REQUEST: Only the lines from the start of the data through the one containing "STEM_Y = -133.8" belong in your answer; return them exactly.

SUPPLIED DATA:
○ ○ ○
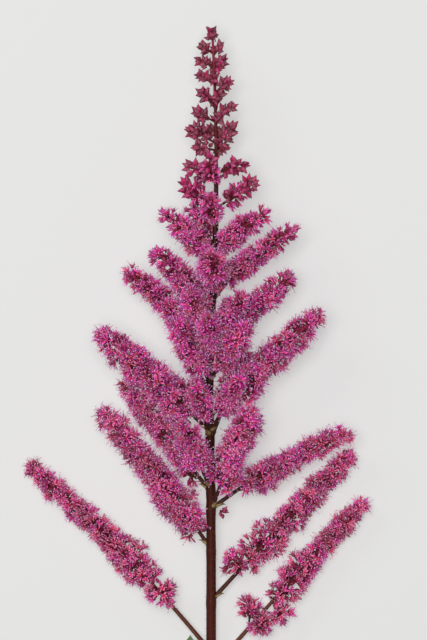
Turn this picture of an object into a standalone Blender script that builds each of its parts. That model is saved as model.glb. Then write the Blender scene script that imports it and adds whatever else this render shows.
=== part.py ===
# A cut astilbe flower stem, laid on its back on a flat surface.
# The frame: +Y runs along the stem from its cut end to its tip, +X is to the right as seen from above,
# +Z is up, and the surface is the plane z = 0. Lengths below are in millimetres until they are placed.
# "Height" is the distance along the stem from its cut end.
import math
import random

import bmesh
import bpy
from mathutils import Matrix, Vector

MM = 0.001

# Where the cut end's centre lies, so that the middle of the whole plant's box is over the origin.
STEM_X = 5.0
STEM_Y = -133.8

# The main stem: height, sideways drift and radius. It thins towards the tip and sways a little.
STEM_STATIONS = (
    (0, 0.0, 1.85),
    (40, 0.0, 1.80),
    (79, 0.0, 1.74),
    (108, -0.1, 1.62),
    (136, -0.6, 1.45),
    (147, -0.7, 1.42),
    (169, 0.4, 1.25),
    (183, 1.1, 1.10),
    (198, 1.6, 0.92),
    (212, 1.8, 0.75),
    (228, 1.8, 0.62),
    (248, 1.3, 0.52),
    (265, 0.5, 0.42),
)
STEM_STEP = 9.0
STEM_LIFT = 15.5  # how far the flowering part is held up by the sprays under it
STEM_LIFT_FROM, STEM_LIFT_TO = 8.0, 165.0
FLAT_DEPTH = 0.15  # how much of its roundness the stem loses where it lies on the surface

# Florets: each is a pointed tuft raised from the slim core of its spray.
FLORET_PITCH = 2.65
CORE_SHARE = 0.60  # the core's radius over the spray's
FLORET_JITTER = 0.13
FLORET_LEAN = 0.45  # how far a floret leans towards the spray's tip, in pitches
PRESSED_SHARE = 0.80  # height of a lying spray's axis over its radius: its lowest florets are pressed flat
JOINT_GAP = 0.35  # between a stalk's end and the spray on it
SEED = 7

# Long side sprays: name, height of the root on the stem, tip (x from the cut end's centre, height, z),
# share of bare stalk, radius near the base, radius near the tip, sideways bow of the stalk.
# A tip's z of LYING puts the spray on the surface.
LYING = None
SPRAYS = (
    ("spray_left_1", 48.2, (-64.7, 114.6, LYING), 0.35, 7.2, 4.2, 4.4),
    ("spray_right_1", 41.5, (54.4, 101.8, LYING), 0.41, 6.4, 4.4, -1.0),
    ("spray_right_2", 66.5, (50.5, 118.8, LYING), 0.25, 6.7, 4.3, -1.0),
    ("spray_right_3", 99.0, (48.5, 126.0, 16.0), 0.24, 5.4, 4.6, -4.2),
    ("spray_left_2", 85.0, (-38.7, 133.7, 12.0), 0.12, 8.2, 4.7, 2.0),
    ("spray_left_3", 105.0, (-30.8, 143.8, LYING), 0.22, 6.0, 5.2, 0.0),
    ("spray_left_4", 126.5, (-39.3, 162.2, 23.0), 0.14, 7.4, 5.8, 0.0),
    ("spray_right_4", 131.5, (38.6, 168.4, 20.0), 0.15, 7.2, 5.0, 0.0),
    ("spray_right_5", 98.0, (14.8, 135.2, 29.0), 0.25, 6.9, 5.6, -1.2),
    ("spray_left_5", 106.0, (-10.4, 130.5, 29.0), 0.30, 5.6, 4.8, 0.0),
    ("spray_right_6", 123.0, (12.0, 153.7, LYING), 0.34, 5.4, 4.8, 0.0),
    ("spray_left_6", 143.0, (-30.8, 182.2, 15.0), 0.20, 6.0, 4.6, 11.0),
    ("spray_left_7", 161.5, (-20.8, 189.4, 25.0), 0.21, 6.2, 5.0, 6.4),
    ("spray_left_8", 185.0, (-17.2, 203.2, 21.0), 0.16, 5.4, 4.3, 2.0),
    ("spray_left_9", 139.0, (-12.4, 166.6, 35.0), 0.26, 5.3, 4.6, 0.0),
    ("spray_left_10", 124.0, (-5.6, 144.6, 29.0), 0.36, 4.6, 4.1, 0.0),
    ("spray_left_11", 154.0, (-8.2, 176.4, 36.5), 0.32, 4.6, 4.1, 0.0),
    ("spray_right_7", 154.5, (29.0, 181.4, 17.0), 0.18, 6.0, 4.8, -1.5),
    ("spray_right_8", 175.0, (30.0, 197.4, 21.0), 0.18, 4.9, 3.9, -1.8),
    ("spray_right_9", 187.0, (20.7, 202.2, 24.0), 0.14, 5.4, 4.1, -4.5),
    ("spray_right_10", 144.0, (12.4, 163.2, 38.0), 0.26, 6.0, 5.2, 0.0),
    ("spray_right_11", 125.5, (10.4, 146.4, 31.5), 0.36, 4.6, 4.1, 0.0),
    ("spray_right_12", 157.0, (11.0, 175.0, 33.0), 0.26, 5.2, 4.4, 0.0),
    ("spray_top_1", 176.0, (0.7, 187.5, 40.0), 0.24, 6.2, 5.4, 0.0),
    ("spray_top_2", 151.0, (-0.9, 166.0, 43.2), 0.38, 4.6, 4.3, 0.0),
    ("spray_top_3", 198.0, (-1.4, 208.4, 30.0), 0.26, 4.4, 3.8, 0.0),
    ("spray_under_1", 161.5, (-12.0, 180.0, LYING), 0.34, 5.0, 4.4, 0.0),
    ("spray_under_2", 172.5, (15.0, 189.5, LYING), 0.36, 4.8, 4.2, 0.0),
    ("spray_under_3", 130.0, (-19.5, 146.5, LYING), 0.34, 5.2, 4.6, 0.0),
    ("spray_under_4", 114.0, (17.0, 131.0, LYING), 0.36, 5.2, 4.6, 0.0),
    ("spray_under_5", 190.0, (-7.0, 206.0, 7.0), 0.34, 4.2, 3.8, 0.0),
)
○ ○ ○
RESULT BELOW:
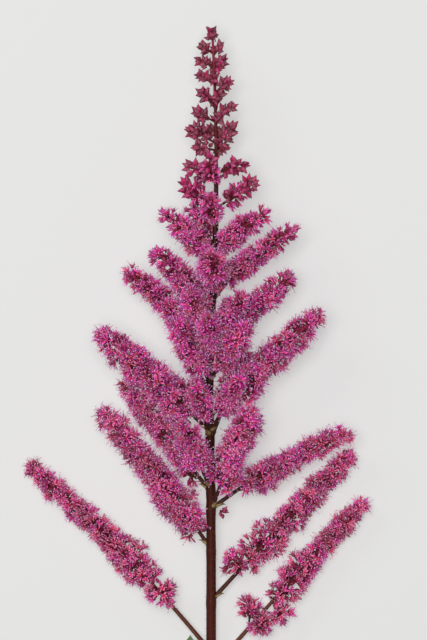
Turn this picture of an object into a standalone Blender script that builds each of its parts. That model is saved as model.glb. Then write the Blender scene script that imports it and adds whatever else this render shows.
=== part.py ===
# A cut astilbe flower stem, laid on its back on a flat surface.
# The frame: +Y runs along the stem from its cut end to its tip, +X is to the right as seen from above,
# +Z is up, and the surface is the plane z = 0. Lengths below are in millimetres until they are placed.
# "Height" is the distance along the stem from its cut end.
import math
import random

import bmesh
import bpy
from mathutils import Matrix, Vector

MM = 0.001

# Where the cut end's centre lies, so that the middle of the whole plant's box is over the origin.
STEM_X = 5.0
STEM_Y = -133.8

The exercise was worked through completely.